Dr. Jerome Baudry from the University of Alabama in Huntsville

In this video, Dr. Jerome Baudry from the University of Alabama in Huntsville describes how he is leveraging computational tools to significantly reduce time to study critical stages of drug design on our path to a cure.

Dr. Baudry, a distinguished researcher in molecular biophysics, is taking a molecular docking approach to predict the binding – or “lock and key” interaction – between the viral protein in the coronavirus and molecules that can counterattack its functions. The molecules that he and his team are using can be found in chemical compounds and other natural elements in plants, fungi, and sometimes animals, to understand how they can be applied to drug development. They’re researching the efficacy of these natural products in attacking the COVID-19 protein to figure out which ones can help to treat or mitigate the effects of the virus. These outcomes are then further tested in pre-clinical and clinical studies.

The team has one mission: to get accurate results and fast. Their plan is to identify which drugs work and which don’t. And to do so in the most efficient way possible, they are modeling and simulating molecular events that take place in each of the various, critical stages in the drug design process. But, that task requires timely access to massive computing power and targeted modeling and simulation capabilities to build complex computational models and deep datasets.
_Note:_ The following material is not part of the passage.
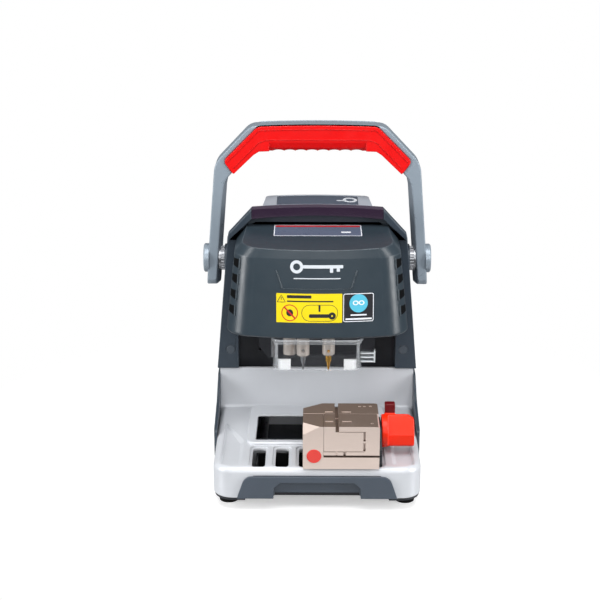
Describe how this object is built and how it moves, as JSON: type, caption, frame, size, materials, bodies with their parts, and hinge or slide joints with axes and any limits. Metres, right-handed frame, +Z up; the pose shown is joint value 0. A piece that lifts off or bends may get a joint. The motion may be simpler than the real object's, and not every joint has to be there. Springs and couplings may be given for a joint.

At HPE, we believe in being a force for good, so when the COVID-19 pandemic struck, HPE quickly made available supercomputing resources, along with a dedicated technical staff, free of charge to help scientists tackle complex research. That’s when we met Dr. Baudry and set him and his team up on HPE’s Sentinel supercomputer, which can perform 147 trillion floating point operations per second and store 830 terabytes of data. Sentinel – which is as fast as the earth’s entire population performing 20,000 calculations per second – is significantly accelerating discovery and saving months of research time and hundreds of thousands of dollars.

HPE’s Sentinel system is a Cray XC50 supercomputer, providing extreme scalability and massive computing power, and uses Intel Xeon Scalable processors. Through a partnership with Microsoft Azure, Dr. Baudry is able to access the supercomputer through the Azure cloud.

Dr. Baudry and team recently kicked off their research journey using HPE’s Sentinel and have already successfully performed 200,000 molecular docking calculations. Now, how did they get this number? The team took a subset of 20,000 molecules of natural compounds from a larger database of 200,000 and calculated how they docked with the virus’ protein to counterattack COVID-19. And they did this with the viral protein that’s positioned in 10 different ways to increase possibilities. These 200K calculations were performed in just 10 hours compared to the few weeks it would typically take on a regular computer cluster. Getting these timely outcomes enables the research team to move projects forward more quickly in the drug design process, and on to experimental drug testing.

Seeing initial progress like this is incredibly inspiring. It’s been remarkable to see the teams at HPE quickly join forces with Dr. Baudry and co-researchers to get projects up and running and make breakthroughs in COVID-19 drug discovery.